===== DATA FOR THIS EXERCISE =====

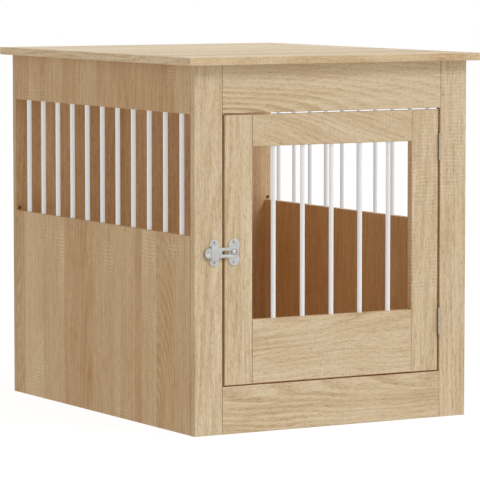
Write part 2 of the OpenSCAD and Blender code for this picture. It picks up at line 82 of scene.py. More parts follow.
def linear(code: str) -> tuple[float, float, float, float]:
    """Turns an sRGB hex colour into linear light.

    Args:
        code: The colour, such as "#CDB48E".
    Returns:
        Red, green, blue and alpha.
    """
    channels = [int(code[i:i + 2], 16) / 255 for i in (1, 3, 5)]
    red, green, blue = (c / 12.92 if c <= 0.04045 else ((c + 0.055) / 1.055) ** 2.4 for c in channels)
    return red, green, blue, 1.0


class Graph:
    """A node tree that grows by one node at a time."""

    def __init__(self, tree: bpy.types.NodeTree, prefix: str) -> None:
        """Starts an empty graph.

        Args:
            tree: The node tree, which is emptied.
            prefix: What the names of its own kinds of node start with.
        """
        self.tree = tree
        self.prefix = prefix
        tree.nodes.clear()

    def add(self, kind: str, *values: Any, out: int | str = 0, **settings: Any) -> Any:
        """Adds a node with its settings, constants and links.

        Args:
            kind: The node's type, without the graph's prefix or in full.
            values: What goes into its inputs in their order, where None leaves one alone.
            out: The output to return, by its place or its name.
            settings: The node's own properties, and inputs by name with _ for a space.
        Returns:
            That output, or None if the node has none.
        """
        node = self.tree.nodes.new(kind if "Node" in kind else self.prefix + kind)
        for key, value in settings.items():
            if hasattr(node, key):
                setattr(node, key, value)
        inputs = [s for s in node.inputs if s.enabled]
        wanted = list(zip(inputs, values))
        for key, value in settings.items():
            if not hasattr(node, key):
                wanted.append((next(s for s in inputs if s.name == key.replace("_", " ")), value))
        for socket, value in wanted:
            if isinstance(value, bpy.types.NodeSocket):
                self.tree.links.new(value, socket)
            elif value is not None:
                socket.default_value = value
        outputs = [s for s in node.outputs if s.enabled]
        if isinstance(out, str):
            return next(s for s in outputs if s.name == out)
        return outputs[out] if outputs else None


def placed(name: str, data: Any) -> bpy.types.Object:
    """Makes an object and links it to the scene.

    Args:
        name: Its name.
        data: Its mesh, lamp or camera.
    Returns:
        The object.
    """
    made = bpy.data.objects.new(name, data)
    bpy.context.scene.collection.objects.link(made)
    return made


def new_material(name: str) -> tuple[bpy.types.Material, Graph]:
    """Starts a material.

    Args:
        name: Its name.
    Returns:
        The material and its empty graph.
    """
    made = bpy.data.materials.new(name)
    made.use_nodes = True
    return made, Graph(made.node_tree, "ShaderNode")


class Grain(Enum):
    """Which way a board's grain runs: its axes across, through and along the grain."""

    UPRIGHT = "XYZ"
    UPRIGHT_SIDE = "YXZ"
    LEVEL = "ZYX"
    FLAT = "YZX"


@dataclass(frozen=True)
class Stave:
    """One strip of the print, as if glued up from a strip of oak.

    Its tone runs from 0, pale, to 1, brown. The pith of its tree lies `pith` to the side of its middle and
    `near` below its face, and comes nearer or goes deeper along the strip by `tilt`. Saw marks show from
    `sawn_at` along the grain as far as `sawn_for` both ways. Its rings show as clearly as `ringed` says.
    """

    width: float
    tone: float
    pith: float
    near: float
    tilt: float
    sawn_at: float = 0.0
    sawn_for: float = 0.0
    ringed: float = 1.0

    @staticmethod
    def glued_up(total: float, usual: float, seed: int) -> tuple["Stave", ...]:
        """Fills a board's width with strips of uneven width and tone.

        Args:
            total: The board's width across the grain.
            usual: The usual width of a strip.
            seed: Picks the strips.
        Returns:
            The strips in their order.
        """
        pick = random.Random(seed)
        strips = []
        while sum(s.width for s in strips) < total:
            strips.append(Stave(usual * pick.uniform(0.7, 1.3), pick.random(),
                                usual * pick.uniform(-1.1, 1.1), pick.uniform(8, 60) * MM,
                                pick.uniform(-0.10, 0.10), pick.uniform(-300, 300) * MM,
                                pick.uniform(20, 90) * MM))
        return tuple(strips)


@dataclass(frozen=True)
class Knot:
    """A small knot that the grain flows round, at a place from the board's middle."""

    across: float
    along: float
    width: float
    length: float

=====
===== DATA FOR THIS EXERCISE =====

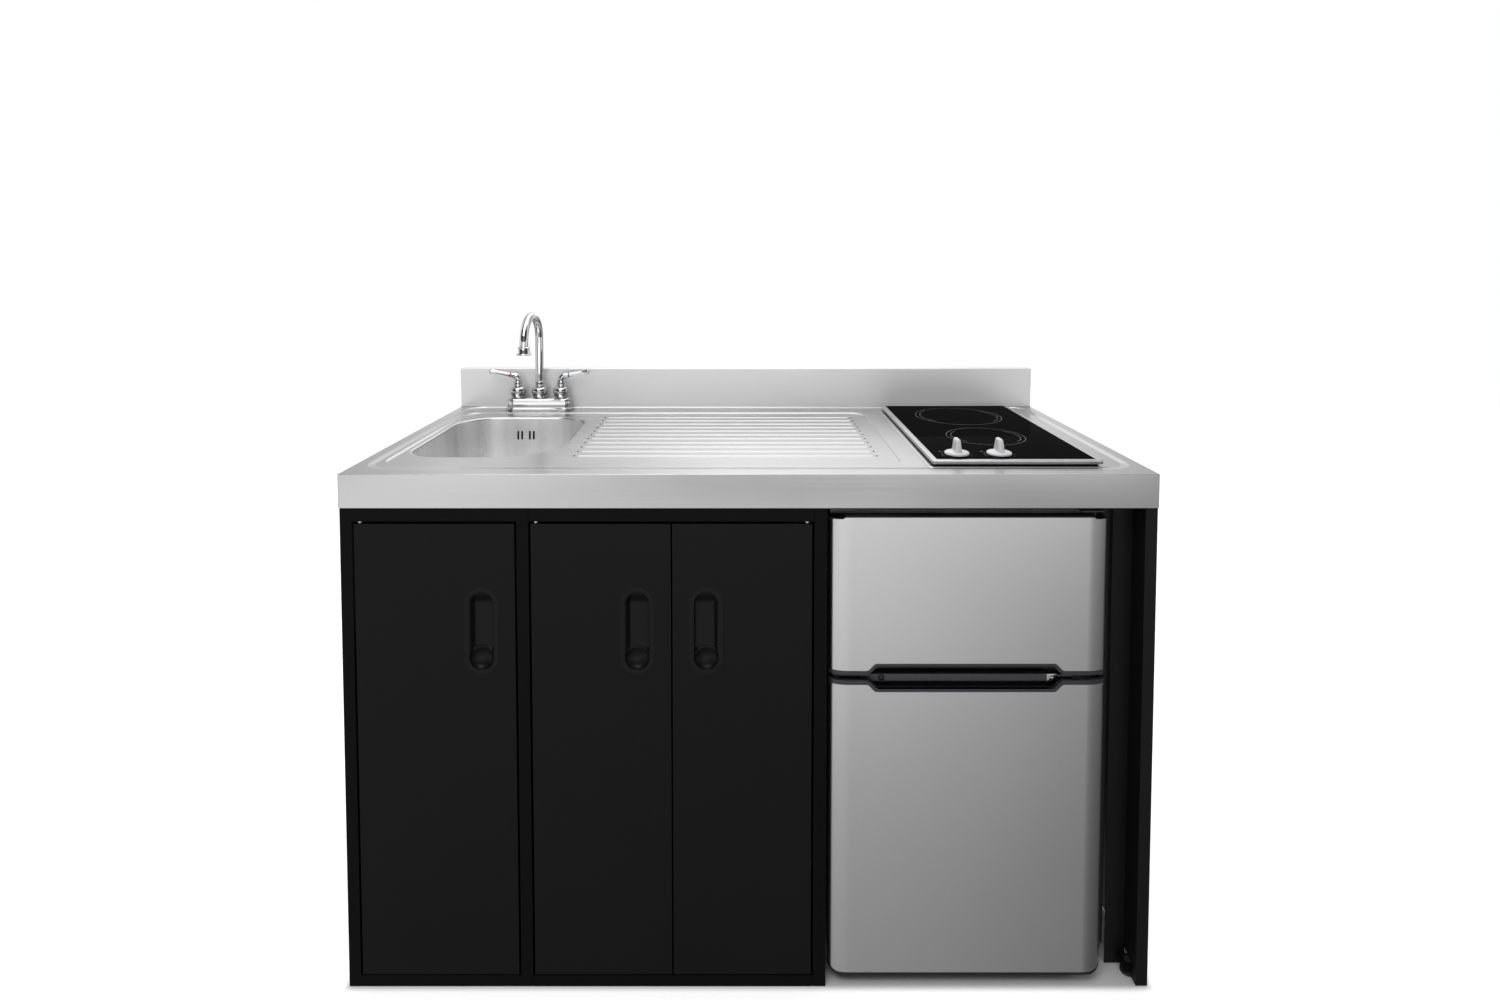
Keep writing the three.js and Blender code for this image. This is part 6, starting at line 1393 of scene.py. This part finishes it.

=====
===== DATA FOR THIS EXERCISE =====

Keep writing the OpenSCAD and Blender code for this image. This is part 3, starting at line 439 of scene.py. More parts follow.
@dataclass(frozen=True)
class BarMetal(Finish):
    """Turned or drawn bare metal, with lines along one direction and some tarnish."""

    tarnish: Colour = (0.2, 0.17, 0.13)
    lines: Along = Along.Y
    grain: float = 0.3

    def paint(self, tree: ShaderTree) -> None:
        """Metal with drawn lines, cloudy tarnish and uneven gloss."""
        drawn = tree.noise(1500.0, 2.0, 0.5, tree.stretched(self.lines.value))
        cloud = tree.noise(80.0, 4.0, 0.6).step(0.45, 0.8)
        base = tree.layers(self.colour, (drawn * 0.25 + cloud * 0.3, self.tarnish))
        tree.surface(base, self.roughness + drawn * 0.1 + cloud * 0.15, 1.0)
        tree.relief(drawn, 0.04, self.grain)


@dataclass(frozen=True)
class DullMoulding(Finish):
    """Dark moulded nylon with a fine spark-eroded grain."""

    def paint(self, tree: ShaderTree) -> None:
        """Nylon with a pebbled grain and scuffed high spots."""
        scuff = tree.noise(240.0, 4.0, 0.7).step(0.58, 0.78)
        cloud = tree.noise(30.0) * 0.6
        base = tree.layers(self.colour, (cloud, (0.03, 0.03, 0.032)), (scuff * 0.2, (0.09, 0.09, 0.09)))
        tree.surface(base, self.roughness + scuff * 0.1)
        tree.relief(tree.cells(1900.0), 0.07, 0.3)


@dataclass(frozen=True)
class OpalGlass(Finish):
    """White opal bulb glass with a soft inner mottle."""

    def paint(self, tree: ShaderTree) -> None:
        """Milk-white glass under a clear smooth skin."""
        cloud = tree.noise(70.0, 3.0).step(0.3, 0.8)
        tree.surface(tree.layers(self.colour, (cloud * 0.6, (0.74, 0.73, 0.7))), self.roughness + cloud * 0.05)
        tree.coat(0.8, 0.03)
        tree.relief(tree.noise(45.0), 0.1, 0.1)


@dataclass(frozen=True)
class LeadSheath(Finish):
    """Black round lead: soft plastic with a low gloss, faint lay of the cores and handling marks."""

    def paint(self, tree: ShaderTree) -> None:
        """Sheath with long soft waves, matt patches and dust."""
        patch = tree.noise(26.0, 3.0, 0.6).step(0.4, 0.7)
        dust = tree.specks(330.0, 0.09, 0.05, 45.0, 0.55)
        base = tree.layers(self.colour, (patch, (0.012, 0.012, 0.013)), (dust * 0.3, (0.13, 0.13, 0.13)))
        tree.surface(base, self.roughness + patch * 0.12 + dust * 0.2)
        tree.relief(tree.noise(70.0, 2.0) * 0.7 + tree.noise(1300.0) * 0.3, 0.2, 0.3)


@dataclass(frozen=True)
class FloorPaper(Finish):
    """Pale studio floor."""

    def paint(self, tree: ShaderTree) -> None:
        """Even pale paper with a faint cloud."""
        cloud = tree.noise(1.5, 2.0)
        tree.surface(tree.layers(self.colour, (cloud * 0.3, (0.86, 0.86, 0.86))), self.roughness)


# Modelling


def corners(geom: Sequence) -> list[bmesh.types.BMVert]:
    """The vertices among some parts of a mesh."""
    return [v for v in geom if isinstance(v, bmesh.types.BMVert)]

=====

WORK INSTRUCTIONS:
Collect each line above holding the string "Blender".

ANSWER IN FULL:
Write part 2 of the OpenSCAD and Blender code for this picture. It picks up at line 82 of scene.py. More parts follow.
Keep writing the three.js and Blender code for this image. This is part 6, starting at line 1393 of scene.py. This part finishes it.
Keep writing the OpenSCAD and Blender code for this image. This is part 3, starting at line 439 of scene.py. More parts follow.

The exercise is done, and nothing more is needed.